Counsel for Mr Coleman said that a dichotomy exists under s.8 of the Solicitors Act, between the setting aside of primary findings of fact, and a challenge against errors. He contended that the findings of the Disciplinary Tribunal ought not to be upheld on the latter basis.

Mr Comiskey O’Keeffe placed particular emphasis on the judgment Mr Justice Kelly in Law Society of Ireland v D’Alton [2019] IEHC 177. In that judgment, particular weight had been attached to the respondent solicitor’s chronic health condition at the time the disciplinary offences occurred.

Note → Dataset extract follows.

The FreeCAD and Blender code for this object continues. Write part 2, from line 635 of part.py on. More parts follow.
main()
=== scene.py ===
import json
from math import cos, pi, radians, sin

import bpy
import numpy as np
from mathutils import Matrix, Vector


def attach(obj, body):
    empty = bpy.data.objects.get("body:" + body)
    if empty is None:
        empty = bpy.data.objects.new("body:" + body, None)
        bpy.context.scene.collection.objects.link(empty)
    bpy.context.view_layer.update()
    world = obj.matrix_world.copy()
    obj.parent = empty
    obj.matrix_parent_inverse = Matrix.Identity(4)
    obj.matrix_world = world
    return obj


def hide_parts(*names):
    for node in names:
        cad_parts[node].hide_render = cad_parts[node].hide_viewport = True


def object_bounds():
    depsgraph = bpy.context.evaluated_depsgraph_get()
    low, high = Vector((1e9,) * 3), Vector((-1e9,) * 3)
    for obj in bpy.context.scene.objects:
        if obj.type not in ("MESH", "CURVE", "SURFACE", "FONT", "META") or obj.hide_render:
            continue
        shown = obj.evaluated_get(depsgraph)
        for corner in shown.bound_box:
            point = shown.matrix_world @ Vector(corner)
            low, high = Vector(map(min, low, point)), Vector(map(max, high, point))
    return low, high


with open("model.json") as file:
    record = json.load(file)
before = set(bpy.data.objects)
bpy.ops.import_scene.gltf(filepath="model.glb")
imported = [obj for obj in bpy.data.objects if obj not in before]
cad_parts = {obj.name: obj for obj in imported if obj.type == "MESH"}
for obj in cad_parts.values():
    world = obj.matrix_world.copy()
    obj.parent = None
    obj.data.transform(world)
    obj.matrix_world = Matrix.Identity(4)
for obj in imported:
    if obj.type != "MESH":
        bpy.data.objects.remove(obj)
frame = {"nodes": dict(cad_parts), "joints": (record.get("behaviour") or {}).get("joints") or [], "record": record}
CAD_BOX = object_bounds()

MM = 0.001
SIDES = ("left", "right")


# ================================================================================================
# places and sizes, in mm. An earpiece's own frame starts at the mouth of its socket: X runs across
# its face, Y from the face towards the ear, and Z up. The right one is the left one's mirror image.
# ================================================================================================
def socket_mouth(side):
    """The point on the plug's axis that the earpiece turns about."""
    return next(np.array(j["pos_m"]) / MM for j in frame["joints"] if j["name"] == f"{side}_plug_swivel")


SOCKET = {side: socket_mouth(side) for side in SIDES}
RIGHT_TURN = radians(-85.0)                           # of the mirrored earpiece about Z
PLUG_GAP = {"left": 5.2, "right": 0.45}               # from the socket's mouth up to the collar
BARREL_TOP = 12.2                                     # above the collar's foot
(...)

Counsel submitted, by analogy, that the “strike off” recommendation should not be followed having regard to Mr Coleman’s personal circumstances.

Shane Murphy SC, who appeared with Neasa Bird BL for the Law Society instructed by A&L Goodbody, referred the court, by analogy, to the judgments of the Supreme Court in DPP v Redmond [2006] 3 I.R. 188 and Keating v Crowley [2010] IESC 29. The latter case concerned the question of whether a party, who had conceded liability in the High Court, should be entitled to amend its grounds of appeal to contest liability for the first time. The Supreme Court held that, absent fraud, or some fundamental issue of justice arising from the conduct of the proceedings, it was difficult to contemplate circumstances in which a party would be permitted, in an appeal or otherwise, to impugn a determination by the High Court of an issue, such as liability, which had been expressly conceded by the party concerned.

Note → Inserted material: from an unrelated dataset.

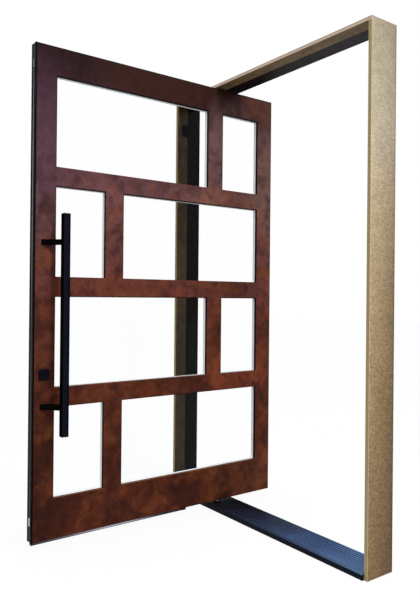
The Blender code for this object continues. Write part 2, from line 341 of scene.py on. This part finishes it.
def champagne():
    t = Tree("champagne_metal")
    speck = t.noise(115, 4, 0.68)
    wave = t.noise(60, 4, 0.62, 0.4, t.mapped((1, 1, 1.6), (2, 5, 1)))
    cloud = t.noise(9, 4, 0.6)
    high = t.span(t.axis("Z"), 0.0, FRAME_FADE_TOP)

    # Outer sides: painted light makes them paler upwards, mottled with olive, and painted shade makes them
    # darker towards the rear
    pale = t.ramp(high, [
        (0.0, (140, 112, 80)), (0.15, (150, 122, 90)), (0.35, (164, 136, 102)), (0.48, (170, 144, 110)),
        (0.65, (184, 161, 132)), (0.80, (188, 172, 152)), (0.93, (172, 158, 136)), (1.0, (164, 150, 128))])
    olive = t.ramp(high, [
        (0.0, (118, 96, 62)), (0.35, (140, 118, 82)), (0.65, (164, 146, 110)), (0.85, (168, 158, 128)),
        (1.0, (150, 142, 114))])
    color = t.mix(t.span(wave, 0.42, 0.60), pale, olive)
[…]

Mr Justice Simons cited Carroll v Law Society of Ireland [2016] 1 I.R. 676, where Mr Justice Liam McKechnie noted that where proven dishonesty is involved, “the sanction of dismissal will be a front line consideration.” In Law Society of Ireland v Herlihy [2017] IEHC 122, Mr Justice Kelly observed that where dishonesty is established on the part of a solicitor, then no matter how strong the mitigation is, a strike off will almost invariably follow. The President emphasised the need to maintain trust in the solicitors’ profession.

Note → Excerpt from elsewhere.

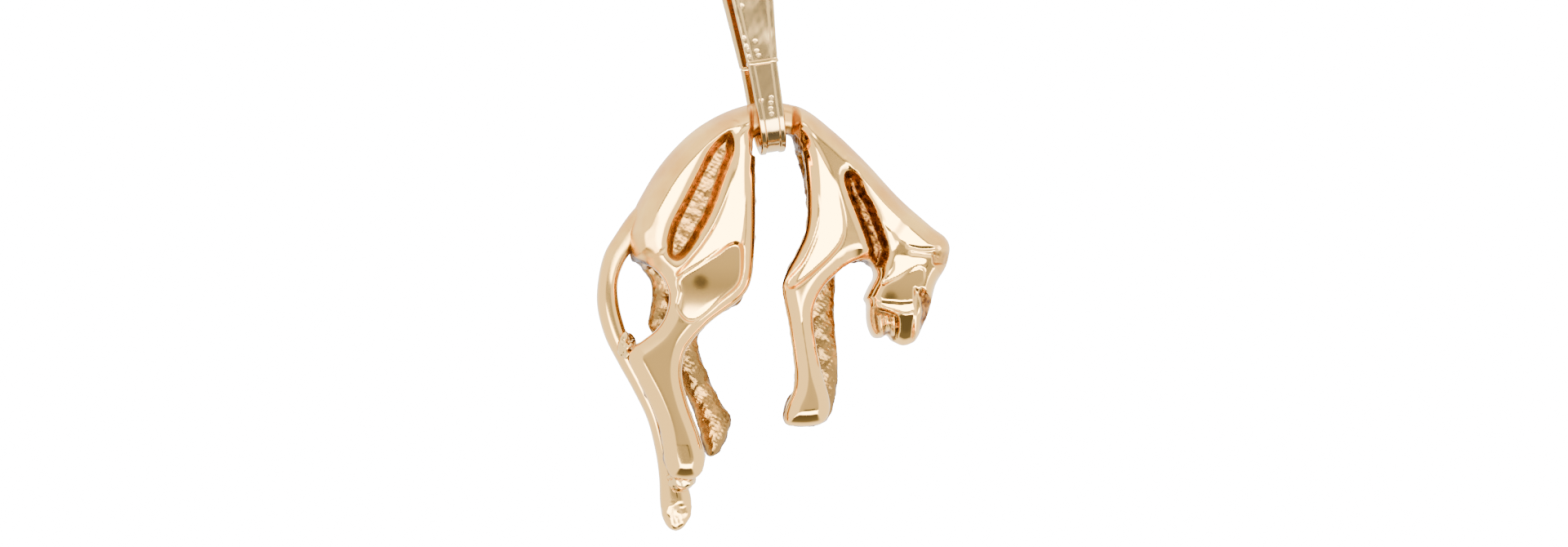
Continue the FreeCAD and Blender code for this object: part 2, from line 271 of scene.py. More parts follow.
def net_faces(inside: np.ndarray, index: np.ndarray, axis: int) -> np.ndarray:
    """Faces of a surface net across the grid edges that run along one axis.

    Args:
        inside: which samples are inside.
        index: the point number of each cell, or -1.
        axis: the axis of the edges.

    Returns:
        Faces (m, 4), wound to face outward.
    """
    first = np.take(inside, range(inside.shape[axis] - 1), axis=axis)
    second = np.take(inside, range(1, inside.shape[axis]), axis=axis)
    edges = np.argwhere(first != second)
    leaving = first[tuple(edges.T)]
    one, two = (np.eye(3, dtype=int)[(axis + s) % 3] for s in (1, 2))
    ring = [edges - one - two, edges - two, edges, edges - one]
    quads = np.stack([index[tuple(r.T)] for r in ring], axis=1)
    return np.where(leaving[:, None], quads, quads[:, ::-1])


def make_mesh(name: str, points: np.ndarray, *faces: np.ndarray,
              normals: np.ndarray | None = None,
              marks: dict[str, np.ndarray] | None = None) -> bpy.types.Object:
    """A smooth-shaded mesh object at the row's origin.

    Args:
        name: the piece's name.
        points: points (n, 3) in millimetres.
        *faces: one or more arrays of faces, (m, 3) or (m, 4).
        normals: a shading normal for each point, or None for the faces' own.
        marks: named values from 0 to 1, one for each point.

    Returns:
        The new object.
    """
    mesh = bpy.data.meshes.new(name)
    mesh.from_pydata((points * MM).tolist(), [], sum((f.tolist() for f in faces), []))
    mesh.polygons.foreach_set("use_smooth", np.ones(len(mesh.polygons), bool))
    for mark, values in (marks or {}).items():
        layer = mesh.attributes.new(mark, "FLOAT", "POINT")
        layer.data.foreach_set("value", np.clip(values, 0, 1).astype(np.float32))
    if normals is not None:
        mesh.normals_split_custom_set_from_vertices(normals.tolist())
    mesh.update()
    piece = bpy.data.objects.new(name, mesh)
    bpy.context.scene.collection.objects.link(piece)
    LOG.info("%s: %d points, %d faces", name, len(points), len(mesh.polygons))
    return piece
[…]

The court held that Mr Coleman failed to live up to these high standards. His conduct was dishonest, rather than merely negligent or careless.

The judge noted the mitigating factors, which included the fact that it was not alleged that the financial institution had incurred any loss as a result of his dishonesty. This was Mr Coleman’s first offence, and he had initially co-operated with in the disciplinary proceedings. However, the weight to be attached to that was greatly attached by his subsequent conduct in attempting to resile from these admissions.

While Mr Coleman faced difficult personal circumstances, including serious health issues affecting close family members, “this does not ameliorate the gravity of his misconduct. Difficult personal circumstances might, at most, provide context for misconduct consisting of inattention to the detail of practice management, but such difficulties cannot excuse dishonest behaviour of the type at issue here.” The judge noted that the health issues arose at a date subsequent to the key events, which distinguishes the facts from those at issue in D’Alton.


The court said that there is a public interest in ensuring that the integrity of the solicitors profession is maintained: “It would undermine trust in the profession were a solicitor, who has been found guilty of dishonesty in a conveyancing transaction, to be allowed to continue in practice.”

Having given all due weight to these mitigating factors, Mr Justice Simons held that the appropriate sanction was an order striking Mr Coleman’s name off the Roll of Solicitors.